Too Many Murders(137)
Carmine said nothing, did not move. It would come out at Smith’s pace, and in chunks.
“School? What was school, except a place to avoid? Anna played hookey so much that Natalie and I were obliged to give it out that we were teaching her at home. We were utterly impotent, we couldn’t control her. She laughed at us, she mocked us, she couldn’t be trusted with socialist enlightenment. From her fourteenth year onward, it was like having an enemy in the house—she knew we were hiding something. So Natalie and I agreed that she should have whatever money she wanted, and do whatever she wanted.” Came a sinister chuckle. “Since she hardly lived at home or acknowledged us, few people knew of her, isn’t that odd? We were able to continue our socialist duties by giving up Anna as a lost cause.”

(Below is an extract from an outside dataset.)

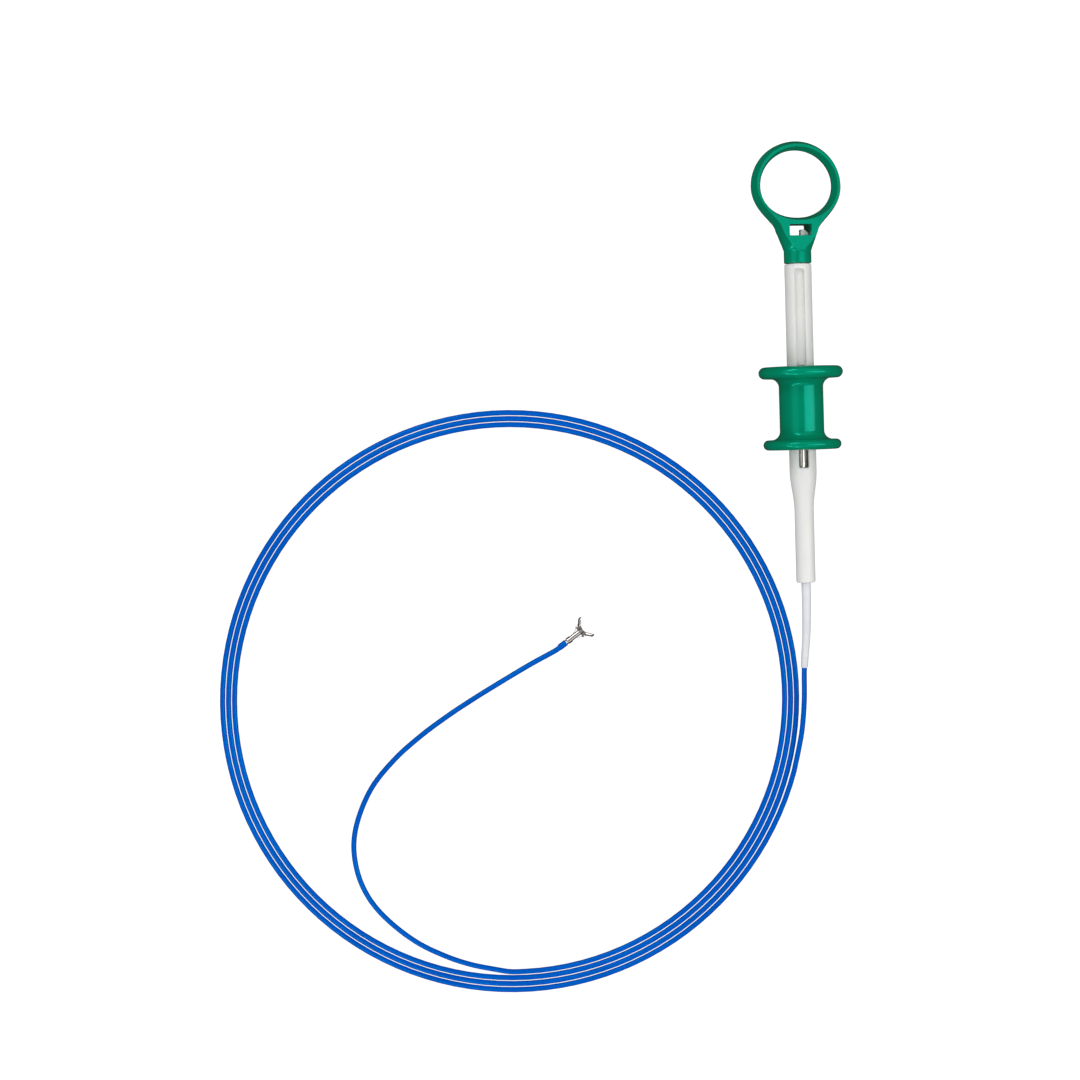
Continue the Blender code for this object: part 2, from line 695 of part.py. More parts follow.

Another pause. Smith dozed, Carmine watched.
“She acquired a boyfriend when she was fourteen. A twenty-year-old petty criminal named Ron David—a black man!” Smith shouted it; Carmine jumped. “Sex enthralled her, she couldn’t get enough of it or him, would rut with him anywhere, anytime, anyhow. He had an apartment on the edge of the Argyle Avenue ghetto— disease-ridden, rat-infested. Full of whores, including Dee-Dee Hall, who was a good friend of his. Ron introduced Anna to Dee-Dee, and Dee-Dee introduced Anna to heroin. Does that appall you, Captain Delmonico? Don’t let it! Save your horror for my next item of news: Anna and Dee-Dee became lovers. They were inseparable. Inseparable…”
Dear God, thought Carmine, I don’t want to hear this. Take a break, Mr. Smith, sleep a while. Did you love your wayward daughter, or was she an embarrassing nuisance? I can’t tell.
Smith continued. “There was no difference between Dee-Dee and the heroin. Both were vital necessities to Anna, who moved out of Ron’s apartment and into Dee-Dee’s.” Another sinister chuckle. “But Ron refused to take his marching orders. The money Anna had lavished on him was now being lavished on Dee-Dee. You would think, Captain, wouldn’t you, that my daughter would have accepted my offer to house her and Dee-Dee in the lap of luxury on the West Coast? No, that would have been too convenient for her parents! She and Dee-Dee liked living in squalor! The heroin was easy to obtain, and what else mattered?”
“How long were Anna and Dee-Dee together?” Carmine asked.
“Two years.”
“And this was back in the very early 1950s?”
“Yes.”
“Then Dee-Dee wasn’t much older than Anna. Two kids.”
“Don’t you dare pity them! Or me!” Smith cried.
“I do pity them, but I don’t pity you. What happened?”
“Ron invaded Dee-Dee’s apartment with a cutthroat razor, intending to teach them a lesson. I am not conversant with the cant, but I gather that he was ‘off his face’ with drugs. So it was Anna used the razor. She cut his throat very efficiently. Dee-Dee called me at home and told me. I was obliged to deal with that nightmare just as my—my patriotic socialist duties at Cornucopia were commencing. Ron vanished—and don’t hope to find his body, Captain! It lies very far from Connecticut.”
“Where is Anna now?” Carmine asked.
“In a camp in Siberia where she has no access to heroin or sex or whores,” her father said. “She’s thirty-one years old.”
“And all these years later you took out your spleen on a poor, defenseless whore?” Carmine asked incredulously. “Christ, has it never occurred to you that you yourself might be to blame for some of it?”
Smith chose not to hear the second part. “Defenseless, nothing! Poor, nothing!” he shouted. “Dee-Dee Hall is a symptom of the disease rotting America’s stinking carcass! Women like her should be shot or put to hard labor! Whores—drugs—Jews—homosexuals—blacks—adolescent promiscuity!”
“You make me sick, Mr. Smith,” Carmine said evenly. “I don’t think you’re a patriotic socialist, I think you’re a Nazi. Marx and Engels were both Jews, and they’d spit on you! How long is it since you slid inside the original Philip Smith’s shell? He was a full bird colonel in the U.S. Army, but a shadow. He answered to no one, he did what he pleased, he went where he pleased, and everybody on his West German base assumed he was someone big with one of the secret services. How do I know this when the FBI thought you were CIA and dropped their enquiries? Easy, Mr. Smith! I spent the war in the military police—there’s nothing and no one I can’t learn about. In 1946, when he went on a secret mission, one Philip Smith was kidnapped and shot, and another Philip Smith took his place. That Philip Smith—you—returned from Germany to Boston early in 1947, complete with foreign wife, like so many of those Occupation guys. The hardest thing to conceal was the age of your marriage and your kids. But you did it the best way—you just appeared, a discharged colonel and his family, in Boston.”